Alain c'est notre Absalon à nous, et question conseils en tous cas, c'est vraiment la médaille d'or !

Levé vers 10 heures le vendredi, je ne peux que constater l'état déplorable de la météo. Un fin crachin tombe sur la campagne environnante. La température est de 11°. la descente « en ville » s'effectue au ralenti dans les dernières centaines de mètres. Le traditionnel encombrement du 15 août est au rendez-vous. Il est rassurant de pouvoir se raccrocher aux « fondamentaux ».
Le repas de midi est un sommet. Gigot de Haute Loire, flageolets et asparacis crépu. Alain et Valérie ont découvert la veille ce champignon qui ressemble à un chou fleur. Celui-ci fait 50 centimètres de diamètres. Nous mangeons à neuf dessus. Le goût en est aussi fin que celui de la morille. Un régal. Dans l'après midi, la plupart vont crapahuter dans la forêt pour ramasser des girolles. Les enfants partent en vélo, avec dans la tête les sages conseils d'Oncle Alain. Quant à moi je fais une courte sieste avant de prendre le 4*4 pour aller à leur rencontre. Je me régale à prendre les chemins au hasard, jouant du crabot avec bonheur. Je me retrouve au milieu de fougères géantes, puis dans une prairie au milieu de chevaux. C'est magique : les chevaux qui s'approchent du camion, le silence alentours interrompu par les hennissements des bêtes, le bruit étouffé du moteur, rassurant... Je branche la radio, France Musique. C'est Debussy je crois, Prélude à l'Après-midi d'un Faune. Le soleil est bas sur l'horizon, déjà caché par les cimes des arbres. En me penchant à l'extérieur je peux sentir l'odeur de l'herbe mouillée. Je m'allume une cigarette et me laisse envahir par le bonheur de l'instant.
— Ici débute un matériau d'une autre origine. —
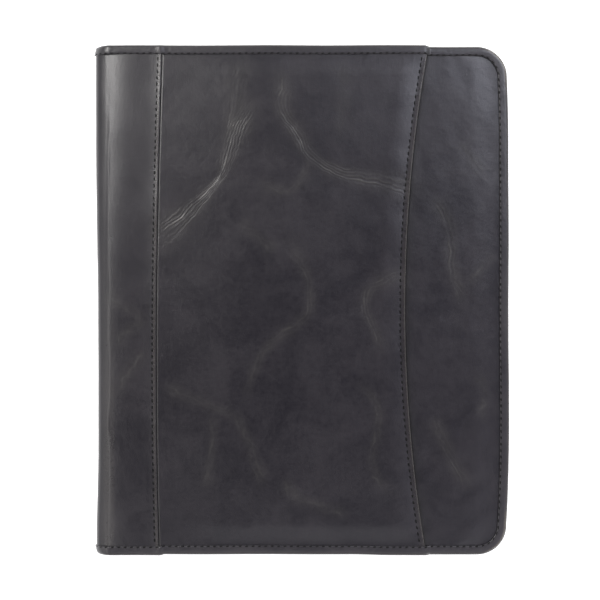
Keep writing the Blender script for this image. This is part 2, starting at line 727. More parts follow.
def pocket_panel():
    """The middle panel of the front cover: the outer wall of the pocket, open at its curved mouth."""
    y = rows_of_y(HALF_L - WRAP_TUCK)
    x = columns_between(seam_x(y) - SEAM_TUCK, mouth_x(y), SEAM_STEPS, EDGE_STEPS, ROW_STEP)
    yy = np.repeat(y[:, None], x.shape[1], axis=1)
    to_mouth = mouth_x(yy) - x
    from_seam = x - seam_x(yy)
    pulled = np.clip(HALF_L - BINDING_FACE - np.abs(yy), 0, None)
    middle = 1 - np.clip(np.abs(yy) / 158, 0, 1) ** 3
    lift = 0.75 * np.exp(-to_mouth / 13.0) * middle * (1 + 0.25 * swell(x * 0, yy, 90, 5))
    puff = 0.85 * (1 - (1 - np.clip((to_mouth - 3.2) / 13.0, 0, 1)) ** 2)
    puff *= smooth(-2.0, 60.0, from_seam) * smooth(0, 14, pulled)
    top = POCKET_TOP - 0.2 + lift + puff
    top += 0.15 * swell(x, yy, 70, 11) + 0.06 * swell(x, yy, 24, 12) + 0.018 * swell(x, yy, 9, 13)
    top += crease_relief(x, yy, CREASES)
    top -= 0.35 * np.exp(-((from_seam / 0.45) ** 2))
    top = np.where(from_seam < 0.4, np.minimum(top, POCKET_TOP - 0.35), top)
    wall = 0.9 + 0.75 * (1 - smooth(3.8, 5.0, to_mouth))
    low = np.maximum(top - wall, BASE_TOP + 0.02)
    top -= round_edge(to_mouth, 0.65)
    low = np.minimum(low + round_edge(to_mouth, 0.5), top - 0.04)
    wear = 0.075 * (1 - smooth(2.0, 3.6, to_mouth)) + 0.24 * np.exp(-(((to_mouth - 0.45) / 0.4) ** 2))
    sunk = 0.95 * (1 - smooth(0.45, 1.0, from_seam))
    points, faces = closed_sheet(surface(x, yy, top), surface(x, yy, low))
    piece = make("front_pocket_leather", points, faces, cover_leather,
                 attributes=sheet_attributes(x, yy, CREASES, wear, sunk))
    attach(piece, "front_cover")
    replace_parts(piece, "front_pocket_panel")

    points, faces = sewn_row(y, x, top, mouth_x, 3.3)
    stitches = make("pocket_hem_stitches", points, faces, thread)
    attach(stitches, "front_cover")
    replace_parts(stitches, "pocket_hem_stitching")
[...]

Au retour, je rencontre Jésou, qui rentre seul, en avance sur le reste du groupe (c'est un excellent marcheur). Nous repartons ensemble. Le reste de la soirée est classique. Laura est lovée dans le canapé, je la vois, un stylo et un carnet à la main. Comme c'est mignon me dis-je, une jeune fille en fleur qui écrit dans son journal intime. Le romantisme n'est pas mort. Elle doit coucher ses pensées d'adolescente, ses sentiments les plus intimes, au milieu des petits lapins dessinés, des collages pastels et des citations un peu fleur bleue. Curieux je m'approche, dardant les yeux par dessus son épaule : Elle remplit des grilles de sudoku ! Les filles ne sont plus ce qu'elles étaient.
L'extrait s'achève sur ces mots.